● WRITTEN INSTRUCTION: Transcribe the data that follows precisely, omitting nothing.

● Entries with model source code:
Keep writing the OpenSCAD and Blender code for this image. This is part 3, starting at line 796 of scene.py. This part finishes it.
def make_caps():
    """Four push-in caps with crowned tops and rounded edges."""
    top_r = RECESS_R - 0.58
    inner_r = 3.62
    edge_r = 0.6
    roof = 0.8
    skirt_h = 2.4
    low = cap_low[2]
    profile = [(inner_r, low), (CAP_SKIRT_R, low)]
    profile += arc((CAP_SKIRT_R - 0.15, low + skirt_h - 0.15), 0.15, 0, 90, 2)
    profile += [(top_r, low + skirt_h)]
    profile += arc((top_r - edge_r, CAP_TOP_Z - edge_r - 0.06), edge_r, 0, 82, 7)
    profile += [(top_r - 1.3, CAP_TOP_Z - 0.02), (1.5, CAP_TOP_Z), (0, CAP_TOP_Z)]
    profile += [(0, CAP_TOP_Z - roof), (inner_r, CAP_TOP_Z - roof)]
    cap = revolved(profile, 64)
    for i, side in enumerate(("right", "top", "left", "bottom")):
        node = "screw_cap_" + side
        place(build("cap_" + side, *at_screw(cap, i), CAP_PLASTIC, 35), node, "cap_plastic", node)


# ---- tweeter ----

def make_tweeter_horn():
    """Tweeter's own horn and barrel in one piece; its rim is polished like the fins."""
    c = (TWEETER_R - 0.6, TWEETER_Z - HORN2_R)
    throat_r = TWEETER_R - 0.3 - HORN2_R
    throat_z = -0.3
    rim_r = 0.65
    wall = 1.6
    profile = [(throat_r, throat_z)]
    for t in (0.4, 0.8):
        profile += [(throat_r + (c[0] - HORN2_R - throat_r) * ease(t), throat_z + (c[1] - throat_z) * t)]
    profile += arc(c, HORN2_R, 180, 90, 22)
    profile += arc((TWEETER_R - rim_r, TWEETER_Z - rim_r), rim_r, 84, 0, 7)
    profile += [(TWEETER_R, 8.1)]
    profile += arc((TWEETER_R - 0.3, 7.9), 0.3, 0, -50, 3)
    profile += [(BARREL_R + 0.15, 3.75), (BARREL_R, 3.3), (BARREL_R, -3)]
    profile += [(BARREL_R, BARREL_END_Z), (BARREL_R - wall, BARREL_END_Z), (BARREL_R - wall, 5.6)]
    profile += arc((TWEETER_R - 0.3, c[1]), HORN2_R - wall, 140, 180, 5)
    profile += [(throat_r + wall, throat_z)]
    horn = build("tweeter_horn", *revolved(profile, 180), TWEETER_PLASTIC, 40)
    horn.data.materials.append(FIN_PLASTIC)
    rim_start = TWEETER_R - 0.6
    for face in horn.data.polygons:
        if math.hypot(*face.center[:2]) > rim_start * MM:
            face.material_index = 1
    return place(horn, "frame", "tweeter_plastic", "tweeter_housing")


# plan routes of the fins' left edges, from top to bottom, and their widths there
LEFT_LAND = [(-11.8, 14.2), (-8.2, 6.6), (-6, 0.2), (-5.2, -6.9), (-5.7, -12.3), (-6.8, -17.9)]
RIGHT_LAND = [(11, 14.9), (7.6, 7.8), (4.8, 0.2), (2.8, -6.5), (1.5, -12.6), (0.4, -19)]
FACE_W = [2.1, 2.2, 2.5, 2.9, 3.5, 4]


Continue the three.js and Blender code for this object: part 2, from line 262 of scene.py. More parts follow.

● FINAL RESULT:
Keep writing the OpenSCAD and Blender code for this image. This is part 3, starting at line 796 of scene.py. This part finishes it.
def make_caps():
    """Four push-in caps with crowned tops and rounded edges."""
    top_r = RECESS_R - 0.58
    inner_r = 3.62
    edge_r = 0.6
    roof = 0.8
    skirt_h = 2.4
    low = cap_low[2]
    profile = [(inner_r, low), (CAP_SKIRT_R, low)]
    profile += arc((CAP_SKIRT_R - 0.15, low + skirt_h - 0.15), 0.15, 0, 90, 2)
    profile += [(top_r, low + skirt_h)]
    profile += arc((top_r - edge_r, CAP_TOP_Z - edge_r - 0.06), edge_r, 0, 82, 7)
    profile += [(top_r - 1.3, CAP_TOP_Z - 0.02), (1.5, CAP_TOP_Z), (0, CAP_TOP_Z)]
    profile += [(0, CAP_TOP_Z - roof), (inner_r, CAP_TOP_Z - roof)]
    cap = revolved(profile, 64)
    for i, side in enumerate(("right", "top", "left", "bottom")):
        node = "screw_cap_" + side
        place(build("cap_" + side, *at_screw(cap, i), CAP_PLASTIC, 35), node, "cap_plastic", node)


# ---- tweeter ----

def make_tweeter_horn():
    """Tweeter's own horn and barrel in one piece; its rim is polished like the fins."""
    c = (TWEETER_R - 0.6, TWEETER_Z - HORN2_R)
    throat_r = TWEETER_R - 0.3 - HORN2_R
    throat_z = -0.3
    rim_r = 0.65
    wall = 1.6
    profile = [(throat_r, throat_z)]
    for t in (0.4, 0.8):
        profile += [(throat_r + (c[0] - HORN2_R - throat_r) * ease(t), throat_z + (c[1] - throat_z) * t)]
    profile += arc(c, HORN2_R, 180, 90, 22)
    profile += arc((TWEETER_R - rim_r, TWEETER_Z - rim_r), rim_r, 84, 0, 7)
    profile += [(TWEETER_R, 8.1)]
    profile += arc((TWEETER_R - 0.3, 7.9), 0.3, 0, -50, 3)
    profile += [(BARREL_R + 0.15, 3.75), (BARREL_R, 3.3), (BARREL_R, -3)]
    profile += [(BARREL_R, BARREL_END_Z), (BARREL_R - wall, BARREL_END_Z), (BARREL_R - wall, 5.6)]
    profile += arc((TWEETER_R - 0.3, c[1]), HORN2_R - wall, 140, 180, 5)
    profile += [(throat_r + wall, throat_z)]
    horn = build("tweeter_horn", *revolved(profile, 180), TWEETER_PLASTIC, 40)
    horn.data.materials.append(FIN_PLASTIC)
    rim_start = TWEETER_R - 0.6
    for face in horn.data.polygons:
        if math.hypot(*face.center[:2]) > rim_start * MM:
            face.material_index = 1
    return place(horn, "frame", "tweeter_plastic", "tweeter_housing")


# plan routes of the fins' left edges, from top to bottom, and their widths there
LEFT_LAND = [(-11.8, 14.2), (-8.2, 6.6), (-6, 0.2), (-5.2, -6.9), (-5.7, -12.3), (-6.8, -17.9)]
RIGHT_LAND = [(11, 14.9), (7.6, 7.8), (4.8, 0.2), (2.8, -6.5), (1.5, -12.6), (0.4, -19)]
FACE_W = [2.1, 2.2, 2.5, 2.9, 3.5, 4]


Continue the three.js and Blender code for this object: part 2, from line 262 of scene.py. More parts follow.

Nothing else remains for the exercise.